Currently at Fort Campbell, about 2,500 soldiers with the 159th Combat Aviation Brigade are preparing to leave for Afghanistan, and once they arrive, almost all of the 101st Airborne's nearly 20,000 personnel will be deployed there.
“I don't think you can ever get used to casualties, and when we do get one, the whole community grieves,” said Suzy Yates, who heads Survivor Outreach Services, which has seen a rise in demand for services such as grief counseling and financial advising.
About half of the families who lose a spouse leave the post, opting to move home with relatives. But the rest stay around Fort Campbell, where they have friends and support, officials said.
“Around the holidays, it's a really hard time for families,” Yates said. “During that first year [after a loss], there's what many refer to as the ‘survivor fog.' They don't remember a lot of things.”
Earlier this month, Obama stuck with his pledge that some U.S. forces would return home in July. But the scope of that withdrawal is expected to be modest and its pace is unknown, since the transition to Afghan forces taking control of their nation is expected to last through 2014.

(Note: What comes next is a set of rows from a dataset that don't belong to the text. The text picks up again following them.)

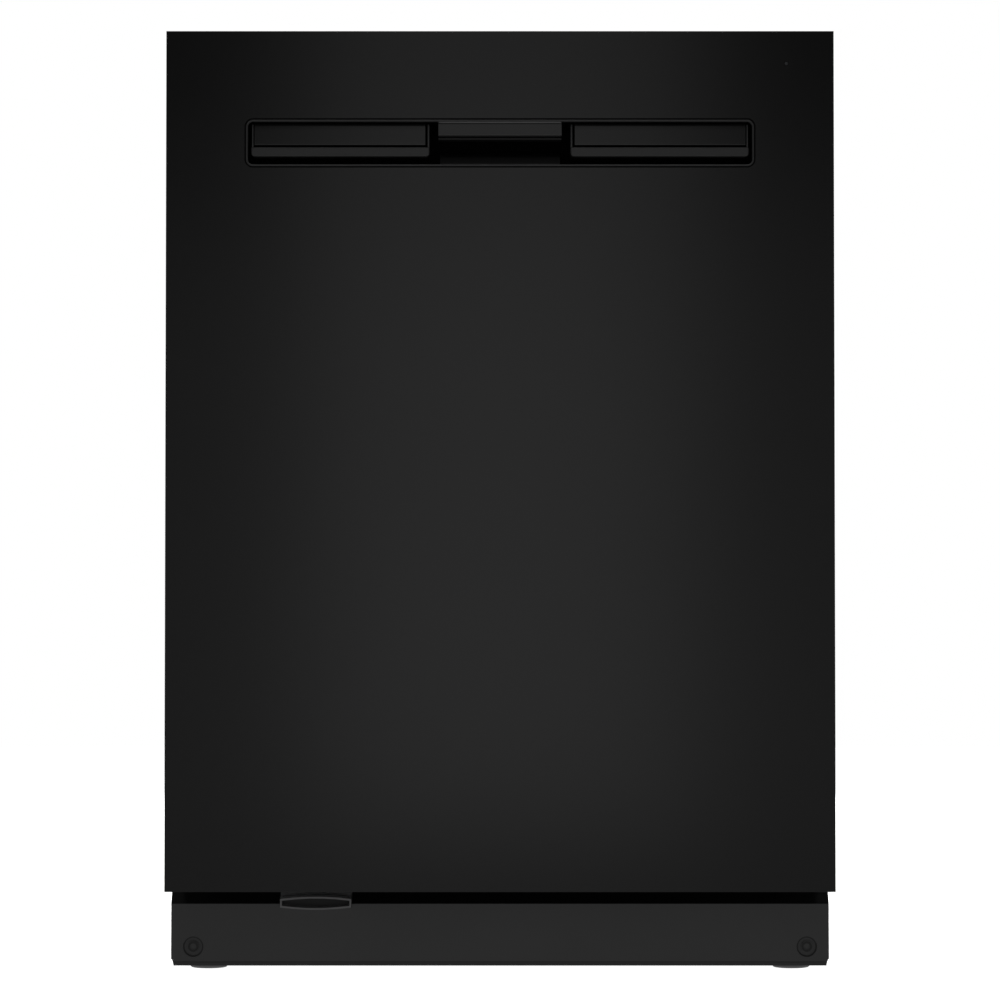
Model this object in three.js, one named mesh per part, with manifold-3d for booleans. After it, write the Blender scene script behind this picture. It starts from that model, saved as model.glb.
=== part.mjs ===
// A 24 inch built-in dishwasher with a hidden top control panel and a pocket handle.
// Millimetres. +X is to the right seen from the front, +Y runs to the back, +Z is up.
// The origin is on the floor, under the middle of the machine's box.
import * as THREE from "three";
import { mergeVertices } from "three/addons/utils/BufferGeometryUtils.js";
import Module from "manifold-3d";

const wasm = await Module();
wasm.setup();

// ---------------------------------------------------------------- driving dimensions
const WIDTH = 606;
const HEIGHT = 860; // with the feet screwed all the way in
const DEPTH = 622;
const GAP = 0.3; // left between pieces that touch
const SHEET = 1.2; // painted door and toe panel steel
const THIN = 1; // stainless tub and liner steel

const HALF = WIDTH / 2;
const FRONT = -DEPTH / 2;
const BACK = DEPTH / 2;

// Door
const DOOR_BOTTOM = 80;
const LINER_Y = FRONT + 50; // tub side of the liner's flat flange
const BULGE_Y = FRONT + 66; // tub side of the liner's raised middle
const HINGE = { y: FRONT + 49, z: 100 };
const BULGE = { half: 258, low: 132, high: 812 };
const RETURN_END = LINER_Y - THIN - GAP; // where the door panel's side folds stop

// Tub
const TUB_FRONT = FRONT + 58;
const TUB_BACK = 286;
const TUB_HALF = 280;
const TUB_TOP = 823;
const FLANGE = { half: 296, low: 112, high: 851 };
const LEDGE = 119; // what the lower rack's wheels roll on
const WELL = { half: 241, front: -236, back: 276, floor: 98 };

// Base and toe panel
const BASE = { half: 294, front: -212, low: 20, high: 117.7, wall: 3 };
const TOE_Y = FRONT + 75;
const TOE = { low: 7.2, face: 64, top: 82, hem: 10.7, lean: 18 };
const FOOT = { x: 273, front: -168, rear: 250, radius: 18, height: 7 };

// Wet parts and racks
const ARM = { x: 0, y: 20 }; // axis of the lower and upper spray arms
const RACK_ARM_Y = 10; // axis of the spray arm under the upper rack
const FILTER = { x: 39, y: 59, radius: 35 };
const FLOAT = { x: -205, y: -190, radius: 15 };
const LOWER_RACK = { half: 245, front: -215, back: 265, floor: 148, rim: 262, taper: 25 };
const UPPER_RACK = { half: 255, front: -225, back: 240, floor: 432, rim: 560, taper: 12 };
const WHEEL = { radius: 19, z: 139, inner: 262, outer: 271, front: -150, rear: 200 };
const TRACK = { z: 512, web: 262, lip: 274, half: 12, front: -235, rear: 235 };
const BASKET = { x0: 168, x1: 236, y0: -150, y1: 90, z0: 157, z1: 275, cells: 4 };

// ---------------------------------------------------------------- materials
const paint = (color, roughness, metalness = 0) =>
  new THREE.MeshStandardMaterial({ color, roughness, metalness });
const BLACK_STEEL = paint(0x17181a, 0.3, 0.1);
const BLACK_PLASTIC = paint(0x121314, 0.45);
const TOE_BLACK = paint(0x2a2a2b, 0.5, 0.1);
const STAINLESS = paint(0xb9bbbd, 0.3, 1);
const ZINC = paint(0x9a9c9e, 0.45, 0.9);
const GREY_PLASTIC = paint(0x8d9296, 0.5);
const PALE_PLASTIC = paint(0xc9ccce, 0.5);
const DARK_PLASTIC = paint(0x2b2e31, 0.55);
const RACK_VINYL = paint(0x7d868d, 0.4);
const RUBBER = paint(0x1b1b1b, 0.8);
const FELT = paint(0x55585b, 0.95);
const LENS = paint(0xd8e2e8, 0.1);

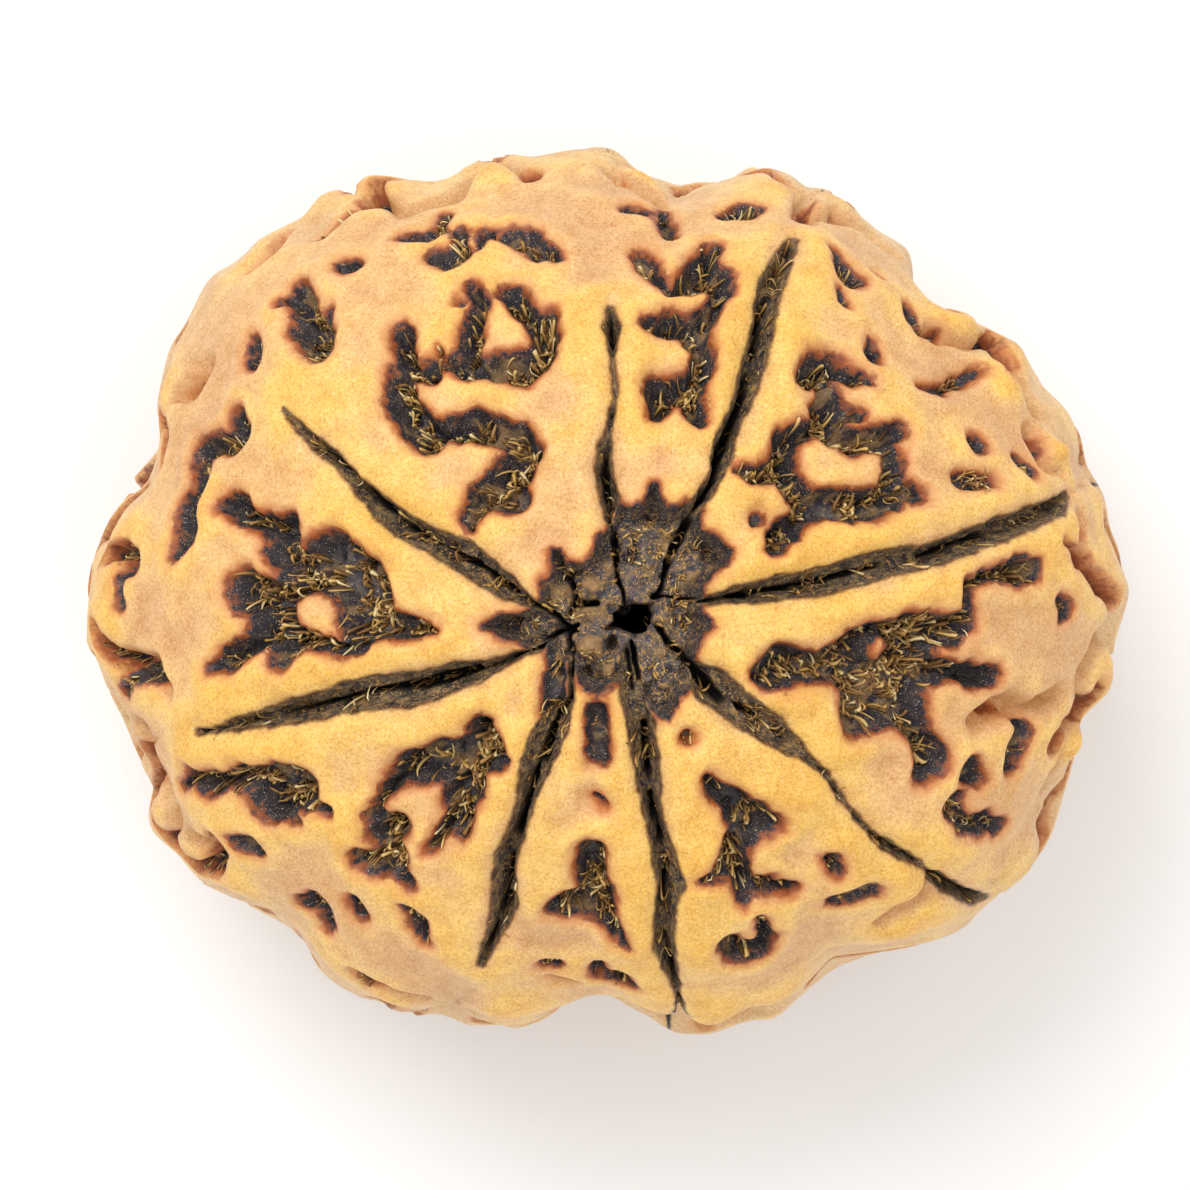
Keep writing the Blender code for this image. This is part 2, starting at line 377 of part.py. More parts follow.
# Smooth islands that stand in the nets
ISLANDS = {
    "west_net": (((-7.35, -0.3, .27), (-7.2, -0.65, .3), (-6.95, -0.95, .17)),),
    "east_net": (((6.55, -1.25, .22), (6.5, -1.6, .12)),),
    "north_east_net": (((4.8, 3.4, .3), (4.95, 3.0, .33), (5.4, 2.8, .2), (5.9, 2.8, .28), (6.3, 2.8, .33)),),
    "south_east_shoulder": (((9.14, -5.15, .35),),),
}

# Creases where the crown's ridges end above the knobs of the belt
CREASES = (
    ((-6.9, 9.95), (-6.3, 9.9), (-5.9, 9.75), (-5.1, 9.45), (-4.4, 9.65)),
    ((-3.94, 9.77), (-3.3, 10.35), (-2.64, 10.55), (-2.0, 10.2)),
    ((0.06, 10.35), (0.5, 10.15), (0.92, 10.05), (1.2, 9.65)),
    ((4.6, 10.0), (4.75, 9.6), (4.75, 9.2)),
    ((5.2, 9.4), (5.7, 9.3), (6.3, 9.0), (6.7, 8.85), (7.0, 8.5)),
    ((8.0, 6.4), (8.6, 6.2), (9.3, 6.1), (9.7, 5.45), (10.2, 5.1), (10.45, 4.6)),
    ((10.46, 3.93), (10.53, 3.53), (10.64, 3.17), (11.13, 2.99)),
    ((11.6, 1.8), (11.65, 1.2), (11.74, 0.66), (11.98, 0.19), (12.4, -0.2)),
    ((12.4, -0.9), (11.98, -1.49), (11.65, -2.1), (11.55, -2.78)),
    ((11.4, -3.3), (11.2, -3.83), (10.98, -4.5), (10.88, -5.2)),
    ((11.0, -2.6), (10.5, -2.85), (10.1, -3.1)),
    ((-11.9, -1.6), (-11.2, -1.9), (-10.9, -2.4)),
    ((-8.1, 8.9), (-8.48, 8.33), (-8.9, 8.05)),
    ((-10.05, 5.6), (-10.4, 5.1), (-10.8, 4.84)),
    ((-11.65, -3.45), (-11.4, -4.17), (-11.1, -4.9), (-10.8, -5.4), (-10.75, -6.2)),
    ((-10.17, -6.13), (-9.64, -6.37), (-9.55, -6.85)),
    ((-6.3, -9.34), (-5.53, -9.72), (-4.76, -10.0)),
    ((7.9, -7.1), (7.6, -7.5), (7.2, -7.75), (6.7, -8.15)),
    ((9.1, -3.16), (9.45, -2.9), (9.78, -2.75), (10.1, -2.8)),
)

# Round knobs round the rim of the crown: x, y, radius
RIM_KNOBS = (
    (8.5, 6.65, 0.8), (9.9, 5.85, 0.8), (9.55, 5.1, 0.6), (11.2, 4.3, 0.8), (11.0, 3.3, 0.5),
    (12.0, 2.25, 0.6), (12.3, 1.05, 0.8), (12.5, 0.14, 0.6), (12.1, -2.3, 0.8), (11.3, -3.8, 0.5),
    (10.2, -6.6, 1.0), (7.0, -8.3, 1.0), (4.2, -9.9, 0.8), (2.5, -10.3, 0.9), (-2.4, -10.2, 1.0),
    (-5.3, -9.9, 0.9), (-6.9, -9.1, 0.9), (-9.1, -7.2, 0.7), (-10.0, -6.8, 0.8), (-11.1, -5.5, 0.7),
    (-12.1, 1.4, 1.2), (-12.4, -0.6, 1.0), (-10.8, 5.3, 0.9), (-9.15, 8.0, 0.6), (-8.4, 8.7, 0.8),
    (-6.75, 9.75, 0.8), (-5.6, 9.9, 0.7), (-2.7, 10.3, 1.0), (-0.25, 10.6, 1.0), (0.85, 10.2, 0.5),
    (3.85, 9.9, 1.1), (5.5, 9.65, 0.7),
)


def smooth_step(value):
    value = np.clip(value, 0.0, 1.0)
    return value * value * (3.0 - 2.0 * value)


def smooth_low(first, second, width):
    """The lower of two distances, rounded where they meet."""
    share = np.clip(0.5 + 0.5 * (second - first) / width, 0.0, 1.0)
    return second + (first - second) * share - width * share * (1.0 - share)


def grain(points, size, seed):
    """Smooth noise from -1 to 1 on a lattice of this size."""
    place = points / size + 500.0
    cell = np.floor(place).astype(np.int64)
    part = place - cell
    part = part * part * (3.0 - 2.0 * part)
    total = np.zeros(len(points))
    for corner in range(8):
        step = np.array([corner & 1, corner >> 1 & 1, corner >> 2 & 1])
        at = cell + step
        mixed = at[:, 0] * 374761393 + at[:, 1] * 668265263 + at[:, 2] * 2147483647 + seed * 97531
        mixed = (mixed ^ (mixed >> 13)) * 1274126177 & 0xFFFFFFFF
        mixed = (mixed ^ (mixed >> 16)) & 0xFFFF
        share = np.prod(np.where(step, part, 1.0 - part), axis=1)
        total += share * (mixed / 32767.5 - 1.0)
    return total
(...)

Already, the community of Fort Campbell is looking forward to the 101st's return: The 3rd Brigade Combat Team will start coming back later this month. The 1st and 2nd brigades, the 101st Combat Aviation Brigade and the 101st headquarters will come home in the spring, and the 4th Brigade Combat Team will return in the summer.
By early summer, about 15,000 division soldiers will be back on post, military officials said.
Once home, members of the 101st will have at least a year before they will be considered for another deployment, according to a Fort Campbell spokesman.
‘Can't think about' injuries
When deployed, Fort Campbell's 159th Combat Aviation Brigade will be based in Regional Command South, a desert area that is rife with insurgents. Soldiers will ferry troops, conduct combat raids and train the tiny Afghan air force.
To prepare, the soldiers have studied Afghan culture and language, learned about current events and spent 45 days training in deserts in the Southwest.
The unit also has worked to help families who are preparing to send loved ones into a war zone.
For some soldiers, it's the third or fourth time they've deployed since 2001, said Col. Todd Royar, the brigade's commander. “I've been in 24 years, and I don't think we've ever spent as much time to ensure soldiers and families are ready to deploy,” Royar said.
Debbie Bush, 42, is preparing to see her husband, Sgt. Michael Bush, begin a second tour to Afghanistan and third overall deployment. She and their two teenage daughters will lean on base get-together and support groups and keep up with news from Afghanistan, she said.
“It's always in the back of my mind that he could be hurt,” Bush said. “But you just can't think about it. … My girls, they have friends who had a parent hurt or lost a parent. We just keep the communication open.”
While some family members might normally take solace in the fact that the frigid Afghan winter usually means a lull in the fighting, this winter so far is different.
“We typically see a decrease in insurgent activity during the winter as most of them return to Pakistan or their homes in Afghanistan where they regroup, train and begin operations again in the early spring,” Campbell said. “[But] this year the winter so far has been mild and thus has lengthened the ‘typical' fighting season.”